◆ Data lines ◆
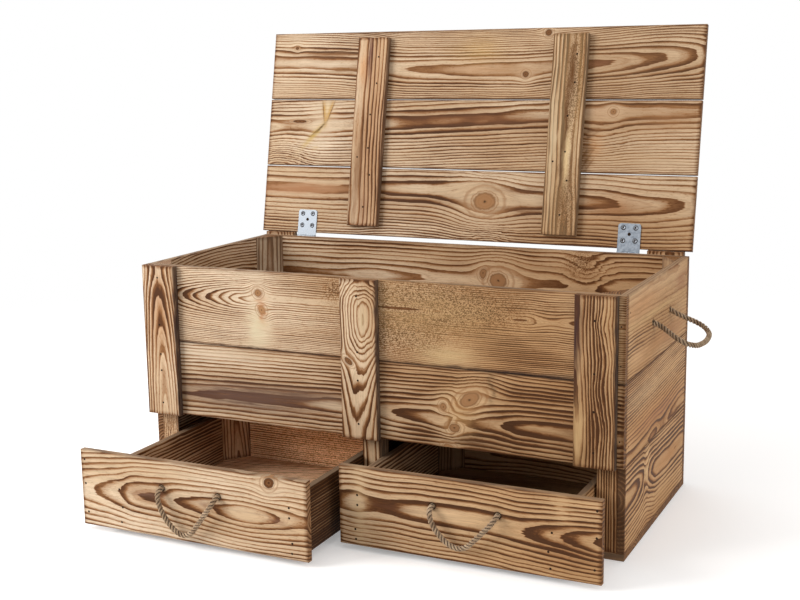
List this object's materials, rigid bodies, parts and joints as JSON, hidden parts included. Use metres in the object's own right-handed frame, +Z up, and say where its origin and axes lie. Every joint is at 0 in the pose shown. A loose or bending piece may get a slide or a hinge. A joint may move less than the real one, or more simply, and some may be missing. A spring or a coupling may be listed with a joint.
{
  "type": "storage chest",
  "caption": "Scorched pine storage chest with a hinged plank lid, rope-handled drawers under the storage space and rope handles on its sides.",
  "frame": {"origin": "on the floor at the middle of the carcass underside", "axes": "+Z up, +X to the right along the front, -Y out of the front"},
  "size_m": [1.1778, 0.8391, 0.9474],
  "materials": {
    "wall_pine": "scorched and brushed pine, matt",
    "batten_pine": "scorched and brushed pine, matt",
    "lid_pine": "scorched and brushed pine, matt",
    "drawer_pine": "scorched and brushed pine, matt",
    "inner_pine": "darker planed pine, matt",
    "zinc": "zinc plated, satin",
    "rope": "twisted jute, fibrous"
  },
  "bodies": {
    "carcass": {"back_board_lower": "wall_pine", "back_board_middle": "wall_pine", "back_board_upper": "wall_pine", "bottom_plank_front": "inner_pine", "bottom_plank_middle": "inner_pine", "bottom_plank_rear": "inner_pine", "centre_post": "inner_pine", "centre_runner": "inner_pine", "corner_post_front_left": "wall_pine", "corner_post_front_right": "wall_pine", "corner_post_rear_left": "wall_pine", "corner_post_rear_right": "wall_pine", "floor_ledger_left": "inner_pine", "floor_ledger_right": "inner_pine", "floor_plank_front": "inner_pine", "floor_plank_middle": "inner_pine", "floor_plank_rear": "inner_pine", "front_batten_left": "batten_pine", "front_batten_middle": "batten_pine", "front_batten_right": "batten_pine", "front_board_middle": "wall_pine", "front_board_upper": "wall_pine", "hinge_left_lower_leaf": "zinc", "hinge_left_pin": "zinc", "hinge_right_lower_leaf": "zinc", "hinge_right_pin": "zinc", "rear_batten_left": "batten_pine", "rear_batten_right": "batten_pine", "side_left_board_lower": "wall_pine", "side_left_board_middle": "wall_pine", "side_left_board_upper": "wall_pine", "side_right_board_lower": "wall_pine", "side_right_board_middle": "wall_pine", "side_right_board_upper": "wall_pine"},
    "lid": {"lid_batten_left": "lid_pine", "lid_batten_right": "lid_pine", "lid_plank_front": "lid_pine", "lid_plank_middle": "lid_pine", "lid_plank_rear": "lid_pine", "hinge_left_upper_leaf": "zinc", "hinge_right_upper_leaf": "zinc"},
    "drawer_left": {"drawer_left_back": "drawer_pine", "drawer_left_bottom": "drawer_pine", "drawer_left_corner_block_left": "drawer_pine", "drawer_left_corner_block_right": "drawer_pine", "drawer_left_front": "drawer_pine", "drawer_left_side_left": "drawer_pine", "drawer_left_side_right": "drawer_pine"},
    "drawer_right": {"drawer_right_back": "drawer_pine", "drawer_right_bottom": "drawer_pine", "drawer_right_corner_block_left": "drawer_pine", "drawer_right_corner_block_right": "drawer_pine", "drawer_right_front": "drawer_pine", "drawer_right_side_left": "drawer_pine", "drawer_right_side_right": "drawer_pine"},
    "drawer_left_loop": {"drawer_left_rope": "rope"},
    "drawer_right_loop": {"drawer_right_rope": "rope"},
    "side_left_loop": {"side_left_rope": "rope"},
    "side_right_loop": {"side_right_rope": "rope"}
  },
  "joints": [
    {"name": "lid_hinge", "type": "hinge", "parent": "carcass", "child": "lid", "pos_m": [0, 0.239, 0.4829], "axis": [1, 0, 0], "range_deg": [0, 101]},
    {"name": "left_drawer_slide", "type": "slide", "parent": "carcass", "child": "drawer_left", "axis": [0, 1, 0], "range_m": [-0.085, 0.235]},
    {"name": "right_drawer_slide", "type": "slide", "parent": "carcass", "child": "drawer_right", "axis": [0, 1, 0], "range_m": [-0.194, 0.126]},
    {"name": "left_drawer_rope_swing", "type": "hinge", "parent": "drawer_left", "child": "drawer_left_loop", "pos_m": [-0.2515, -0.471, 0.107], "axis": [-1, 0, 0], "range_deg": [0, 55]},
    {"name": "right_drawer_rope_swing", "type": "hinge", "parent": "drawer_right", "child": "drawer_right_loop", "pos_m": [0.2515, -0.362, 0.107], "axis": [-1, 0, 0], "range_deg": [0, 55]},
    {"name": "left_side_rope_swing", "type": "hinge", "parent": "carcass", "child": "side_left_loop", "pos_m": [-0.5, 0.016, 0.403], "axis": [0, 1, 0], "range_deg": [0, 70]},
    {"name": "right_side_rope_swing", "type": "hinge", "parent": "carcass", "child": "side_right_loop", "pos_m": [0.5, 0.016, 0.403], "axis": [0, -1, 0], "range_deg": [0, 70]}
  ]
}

◆ Aim ◆
Every line above should be written out again exactly as it stands.

◆ Answer to the problem ◆
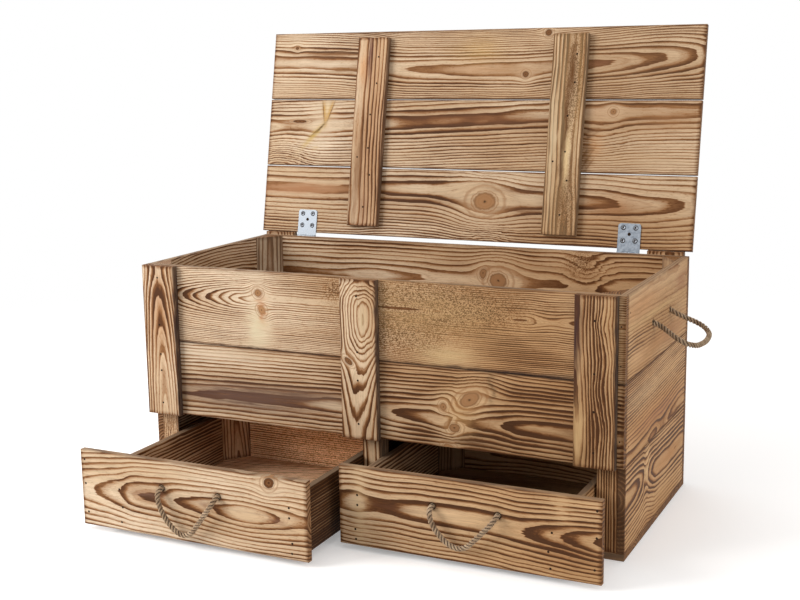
List this object's materials, rigid bodies, parts and joints as JSON, hidden parts included. Use metres in the object's own right-handed frame, +Z up, and say where its origin and axes lie. Every joint is at 0 in the pose shown. A loose or bending piece may get a slide or a hinge. A joint may move less than the real one, or more simply, and some may be missing. A spring or a coupling may be listed with a joint.
{
  "type": "storage chest",
  "caption": "Scorched pine storage chest with a hinged plank lid, rope-handled drawers under the storage space and rope handles on its sides.",
  "frame": {"origin": "on the floor at the middle of the carcass underside", "axes": "+Z up, +X to the right along the front, -Y out of the front"},
  "size_m": [1.1778, 0.8391, 0.9474],
  "materials": {
    "wall_pine": "scorched and brushed pine, matt",
    "batten_pine": "scorched and brushed pine, matt",
    "lid_pine": "scorched and brushed pine, matt",
    "drawer_pine": "scorched and brushed pine, matt",
    "inner_pine": "darker planed pine, matt",
    "zinc": "zinc plated, satin",
    "rope": "twisted jute, fibrous"
  },
  "bodies": {
    "carcass": {"back_board_lower": "wall_pine", "back_board_middle": "wall_pine", "back_board_upper": "wall_pine", "bottom_plank_front": "inner_pine", "bottom_plank_middle": "inner_pine", "bottom_plank_rear": "inner_pine", "centre_post": "inner_pine", "centre_runner": "inner_pine", "corner_post_front_left": "wall_pine", "corner_post_front_right": "wall_pine", "corner_post_rear_left": "wall_pine", "corner_post_rear_right": "wall_pine", "floor_ledger_left": "inner_pine", "floor_ledger_right": "inner_pine", "floor_plank_front": "inner_pine", "floor_plank_middle": "inner_pine", "floor_plank_rear": "inner_pine", "front_batten_left": "batten_pine", "front_batten_middle": "batten_pine", "front_batten_right": "batten_pine", "front_board_middle": "wall_pine", "front_board_upper": "wall_pine", "hinge_left_lower_leaf": "zinc", "hinge_left_pin": "zinc", "hinge_right_lower_leaf": "zinc", "hinge_right_pin": "zinc", "rear_batten_left": "batten_pine", "rear_batten_right": "batten_pine", "side_left_board_lower": "wall_pine", "side_left_board_middle": "wall_pine", "side_left_board_upper": "wall_pine", "side_right_board_lower": "wall_pine", "side_right_board_middle": "wall_pine", "side_right_board_upper": "wall_pine"},
    "lid": {"lid_batten_left": "lid_pine", "lid_batten_right": "lid_pine", "lid_plank_front": "lid_pine", "lid_plank_middle": "lid_pine", "lid_plank_rear": "lid_pine", "hinge_left_upper_leaf": "zinc", "hinge_right_upper_leaf": "zinc"},
    "drawer_left": {"drawer_left_back": "drawer_pine", "drawer_left_bottom": "drawer_pine", "drawer_left_corner_block_left": "drawer_pine", "drawer_left_corner_block_right": "drawer_pine", "drawer_left_front": "drawer_pine", "drawer_left_side_left": "drawer_pine", "drawer_left_side_right": "drawer_pine"},
    "drawer_right": {"drawer_right_back": "drawer_pine", "drawer_right_bottom": "drawer_pine", "drawer_right_corner_block_left": "drawer_pine", "drawer_right_corner_block_right": "drawer_pine", "drawer_right_front": "drawer_pine", "drawer_right_side_left": "drawer_pine", "drawer_right_side_right": "drawer_pine"},
    "drawer_left_loop": {"drawer_left_rope": "rope"},
    "drawer_right_loop": {"drawer_right_rope": "rope"},
    "side_left_loop": {"side_left_rope": "rope"},
    "side_right_loop": {"side_right_rope": "rope"}
  },
  "joints": [
    {"name": "lid_hinge", "type": "hinge", "parent": "carcass", "child": "lid", "pos_m": [0, 0.239, 0.4829], "axis": [1, 0, 0], "range_deg": [0, 101]},
    {"name": "left_drawer_slide", "type": "slide", "parent": "carcass", "child": "drawer_left", "axis": [0, 1, 0], "range_m": [-0.085, 0.235]},
    {"name": "right_drawer_slide", "type": "slide", "parent": "carcass", "child": "drawer_right", "axis": [0, 1, 0], "range_m": [-0.194, 0.126]},
    {"name": "left_drawer_rope_swing", "type": "hinge", "parent": "drawer_left", "child": "drawer_left_loop", "pos_m": [-0.2515, -0.471, 0.107], "axis": [-1, 0, 0], "range_deg": [0, 55]},
    {"name": "right_drawer_rope_swing", "type": "hinge", "parent": "drawer_right", "child": "drawer_right_loop", "pos_m": [0.2515, -0.362, 0.107], "axis": [-1, 0, 0], "range_deg": [0, 55]},
    {"name": "left_side_rope_swing", "type": "hinge", "parent": "carcass", "child": "side_left_loop", "pos_m": [-0.5, 0.016, 0.403], "axis": [0, 1, 0], "range_deg": [0, 70]},
    {"name": "right_side_rope_swing", "type": "hinge", "parent": "carcass", "child": "side_right_loop", "pos_m": [0.5, 0.016, 0.403], "axis": [0, -1, 0], "range_deg": [0, 70]}
  ]
}